Choice of mechanism matters. Corporates can invest via external VC funds, direct balance-sheet deals, or dedicated CVC structures, each with different speed, control, and tax implications.
Strategy and process must be explicit. Clear sector focus, ticket sizes, and a standardised investment process from sourcing to exit are essential for professional governance.
Operational support drives value. Tailored post-investment support in technology, operations, market access, and governance can significantly increase exit multiples.
Valuation and risk need structured methods. Early-stage valuation techniques and risk frameworks help bring discipline to inherently uncertain decisions.
Exit expectations should be realistic. Portfolio-level success depends on a few strong exits with attractive multiples, not on every startup performing equally well.
FAQ
Is it better to start with a CVC or by investing in external VC funds?
Many corporates begin as LPs in established VC funds to learn how startup investing works, then later create their own CVC once they have internal experience and a clearer strategy.
Should a corporate always seek control in startups it backs?

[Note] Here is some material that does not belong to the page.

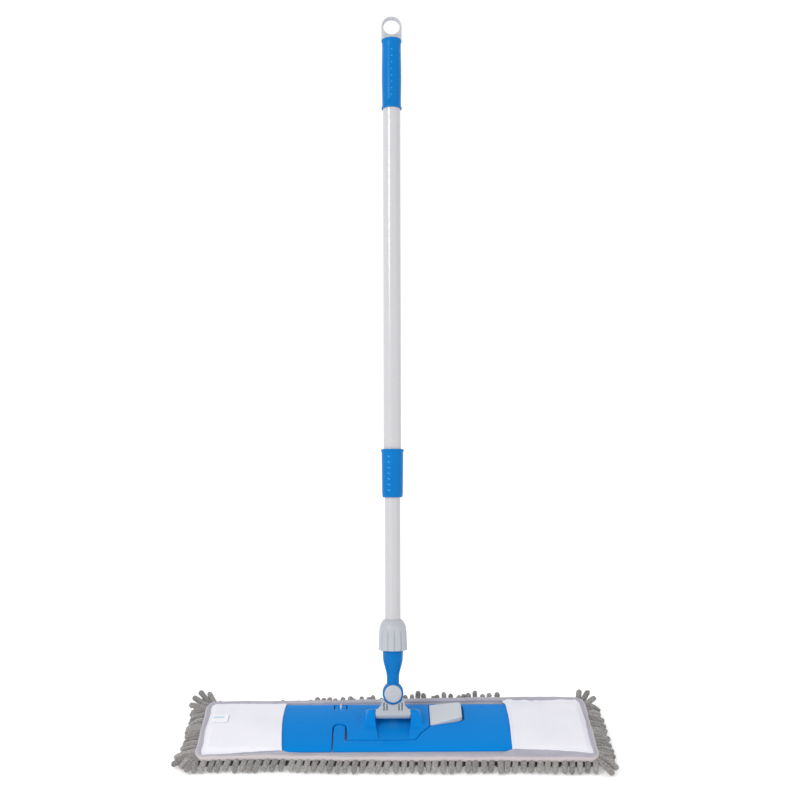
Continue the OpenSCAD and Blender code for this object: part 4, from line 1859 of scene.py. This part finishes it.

Usually not. Majority stakes can disrupt founder motivation and make startups less attractive to other investors. Minority positions with strong contractual rights are often more effective.
Can one VC fund cover “all types” of startups?
In theory yes, but in practice sector-specialised funds tend to build deeper expertise and better networks. A clearly focused strategy usually outperforms a broad, generic approach over time.
References
OECD, Venture Capital and Entrepreneurial Finance – reports on startup financing, VC dynamics, and innovation policy.
European Commission, Policies for Seed and Early-Stage Finance and related publications on venture capital and high-growth firms in Europe.
NVCA (National Venture Capital Association), Yearbook– annual data and analysis on VC funds, deal volumes, valuations, and exits.
CB Insights, State of Venture and sector reports – analytics on global startup investment trends, unicorns, and exit multiples.
Harvard Business School, case studies on corporate venture capital, startup valuation, and innovation portfolio management.